The columns in each branch of the UNION normally need the same name, or will end up with a single name. Also, a sub-select needs an alias (the 'AS C' below), at least in standard SQL; even if you don't mention the alias anywhere else in the query, as below.
I think what you're after is likely:
SELECT *
FROM (SELECT "A" AS Campus_ID, * FROM A_Campuses
UNION
SELECT "H" AS Campus_ID, * FROM H_Campuses
UNION
SELECT "B" AS Campus_ID, * FROM B_Campuses) AS C
ORDER BY Campus_Name ASC
That isn't how you write a union query.
Any ORDER BY clause applies to the union so you don't need to sub-query it. Also, you should aim to have the same column names and aliases across all parts of the union. Your A_Campus, H_Campus and B_Campus aliases will be lost (not sure which one will win out). For example
SELECT Campus_ID, Campus_Name FROM A_Campuses
UNION
SELECT Campus_ID, Campus_Name FROM H_Campuses
UNION
SELECT Campus_ID, Campus_Name FROM B_Campuses
ORDER BY Campus_Name ASC
I'd also refrain from using SELECT * in a union as you need to be specific about what you're selecting.

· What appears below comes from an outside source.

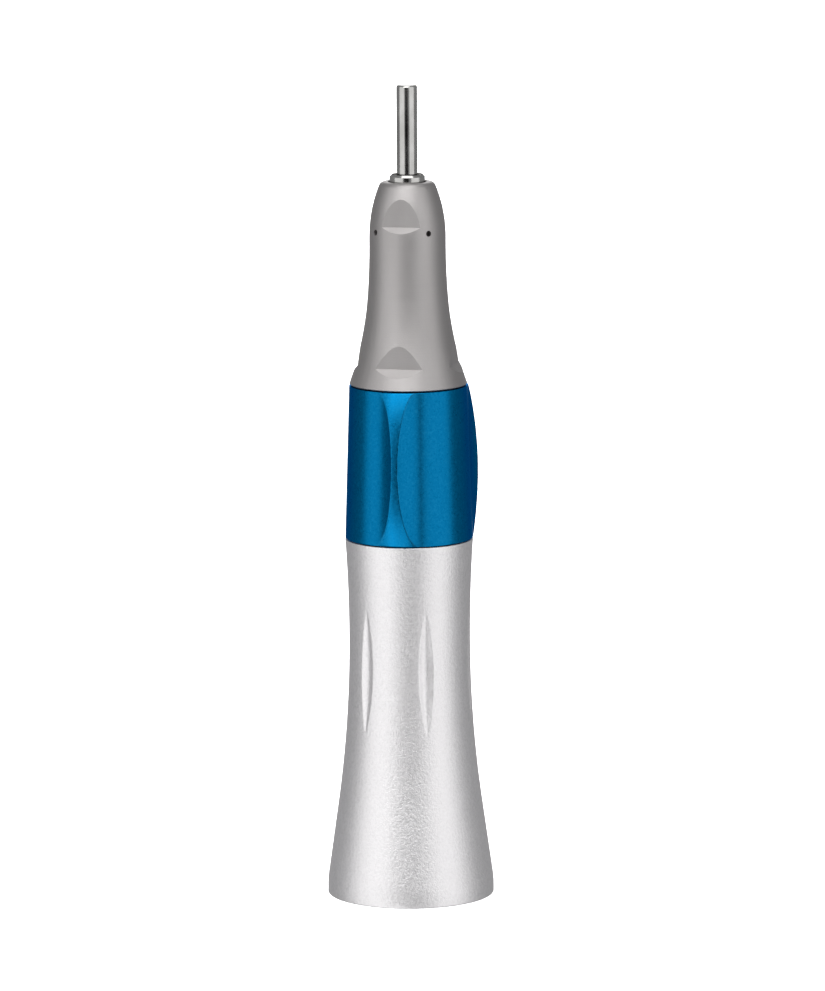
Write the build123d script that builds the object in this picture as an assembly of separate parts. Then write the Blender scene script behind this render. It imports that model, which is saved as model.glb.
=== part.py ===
from build123d import *
import math
import os

# Straight dental handpiece with a twist-ring chuck and a plain mandrel in it.
# Millimetres. +Z runs along the axis to the nose, z = 0 is the rear face of the
# grip, and the front of the object is -Y.

# Fits and gaps
press_fit = 0.005         # radial play of a seated piece
slide_fit = 0.05          # radial play of a piece that slides or turns
ball_play = 0.02          # play of a bearing ball in its track
joint_gap = 0.12          # open joint at each end of the twist ring
edge_break = 0.10         # small chamfer on visible ends
pin_inset = 0.05          # pins stop this far short of the surface they fill
gear_clearance = 0.1      # release gear to the spindle's flanges
over = 1.0                # cutting shapes run this far past the metal

# Mandrel, chuck and spindle
shank_radius = 1.175      # 2.35 mm handpiece shank
shank_proud = 10.05
shank_round = 0.28
chuck_bore_play = 0.015
chuck_wall = 0.36
chuck_play = 0.04
chuck_recess = 0.30       # chuck's end lies this far inside the spindle's mouth
chuck_head_rise = 0.15
chuck_head_length = 3.2
chuck_slit_width = 0.3
chuck_slit_length = 20.0
chuck_slit_count = 3
chuck_slit_turn = 30
chuck_travel = 0.6
stop_thickness = 1.9
stop_gap = 0.02           # shank's end to the stop inside the chuck
spindle_wall = 0.41
spindle_proud = 0.8
spindle_edge = 0.24       # chamfer round the spindle's mouth
spindle_bore_relief = 0.6
mouth_flare = 0.01
flange_rise = 0.45         # shoulders that the bearings' inner rings lean on
cross_pin_radius = 0.4
cross_pin_lift = 0.9      # above the chuck's rear end
cross_pin_inset = 0.2

# Ball bearings
front_section = 1.5       # radial height from bore to outside
front_width = 2.5
front_ball_radius = 0.58
front_ball_count = 9
rear_section = 2.0
rear_width = 3.0
rear_ball_radius = 0.70
rear_ball_count = 8
race_land = 0.3           # of the section, taken by each ring's wall
race_face_step = 0.05     # inner rings are this much narrower at each face
cage_reach = 1.45         # half the cage's width, in ball radii
spacer_length = 3.5
spacer_wall = 0.42

# Release gear
collar_wall = 1.35
collar_length = 2.6
collar_pin_setback = 1.1
collar_gap = 0.10         # release washer to the turning collar, chuck closed
washer_thickness = 0.5
sleeve_flange = 1.0
sleeve_wall = 1.0
sleeve_front_gap = 1.0    # left ahead of the sleeve when the chuck is open
cam_pin_radius = 0.6
cam_pin_setback = 3.0
twist_angle = 30.0
spring_wire_radius = 0.35
spring_turns = 7
spring_end_gap = 0.02
seat_setback = 0.9        # from the nose's base
seat_thickness = 0.6
clip_thickness = 0.4
clip_groove_depth = 0.2
clip_reach = 0.8
clip_mouth = 1.6

# Core tube, cam ring and twist ring
core_wall = 0.8
core_lip_drop = 0.7       # inner lip that the rear bearing seats on
core_seat_step = 0.3      # rear seat stands this much proud of the core
core_seat_length = 8.36
core_nose_overlap = 0.92  # the core's front end lies this far inside the nose
chuck_setback = 13.09     # chuck's rear end ahead of the core's
cam_wall = 0.70
cam_inset = 1.9
cam_end_play = 0.01
detent_setback = 1.4
detent_mouth = 2.4
ring_length = 17.38
ring_wall = 0.525
ring_taper = 0.54
ring_crest_rise = 1.22
ring_crest_half_width = 0.60
ring_crest_relief = 0.03
ring_crest_place = 0.46   # of the ring's length, from its rear end
ring_crest_rear_rise = 0.03
ring_crest_front_rise = 0.08
ring_flank_angle = 22.5
ring_rib_count = 3

# Nose cone
nose_wall = 0.795
nose_base_step = 0.05
nose_lip = 5.89           # solid front of the nose, ahead of the bearings
nose_chamber = 5.82       # from the nose's base to its bearing retainer
spigot_wall = 0.7         # threaded tail that screws into the core tube
spigot_length = 3.8
nose_mouth_gap = 0.2
nose_neck_length = 0.8
nose_neck_setback = 0.3
nose_flare_length = 5.9
nose_flare_rise = 0.218
nose_front_round = 15.36
nose_edge_round = 0.70
ledge_slope = 45          # of the step at the foot of each flat
front_flat_offset = 3.62
front_flat_ledge = 4.78   # from the front face
base_flat_offset = 5.25
base_flat_ledge = 2.35    # from the nose's base
base_flat_count = 4
pin_hole_radius = 0.33
pin_hole_depth = 1.6
pin_hole_setback = 5.5
pin_hole_count = 4
pin_hole_turn = 45

# Bearing retention
retainer_length = 2.0
retainer_clearance = 0.2
driver_slot_width = 0.8
retainer_slot_depth = 0.6
preload_space = 0.5
preload_thickness = 0.2
preload_bore_rise = 0.75
shield_thickness = 0.2
rear_nut_length = 1.4
rear_nut_lead = 0.3
rear_nut_clearance = 0.25
rear_nut_slot_depth = 0.5
shoulder_length = 1.0

# Rear grip body and coupling socket
socket_radius = 5.95
socket_depth = 31.0
socket_wall = 0.91
socket_web = 1.5
waist_setback = 1.5
flare_length = 18.95
flare_rise = 1.33
shoulder_height = 2.4
shoulder_rise = 0.10
rear_edge_round = 0.15
front_lip = 0.03          # front rim proud of the twist ring's rear end
insert_wall = 1.05
insert_length = 10.4
insert_recess = 0.6
insert_chamfer = 0.4
latch_groove_depth = 0.4
latch_groove_width = 1.4
latch_groove_place = 4.6
key_slot_width = 2.0
key_slot_depth = 2.5
key_slot_reach = 0.7      # into the insert's wall
flute_count = 6
flute_length = 14.3
flute_depth = 0.28
flute_width = 1.7
flute_setback = 3.2       # flute centre behind the waist
flute_turn = 27           # first flute from the front

# Drive dog
dog_wall = 1.0
dog_length = 2.8
dog_lead = 0.3
dog_clearance = 0.55
dog_slot_width = 1.6
dog_slot_depth = 1.5
dog_pin_radius = 0.3
dog_pin_setback = 0.7
tail_step = 0.5

# Seals
seal_radius = 0.25
seal_play = 0.01
ring_seal_inset = 1.0
body_seal_inset = 1.2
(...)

perhaps more parenthesis are needed
SELECT *
FROM
(
(SELECT Campus_ID AS A_Campus, * FROM A_Campuses)
UNION
(SELECT Campus_ID AS H_Campus, * FROM H_Campuses)
UNION
(SELECT Campus_ID AS B_Campus, * FROM B_Campuses)
)
ORDER BY Campus_Name ASC
Also can you UNION with different column names like that? You might need a fake A_Campus and B_Campus in the H_Campus subquery to get identical columns.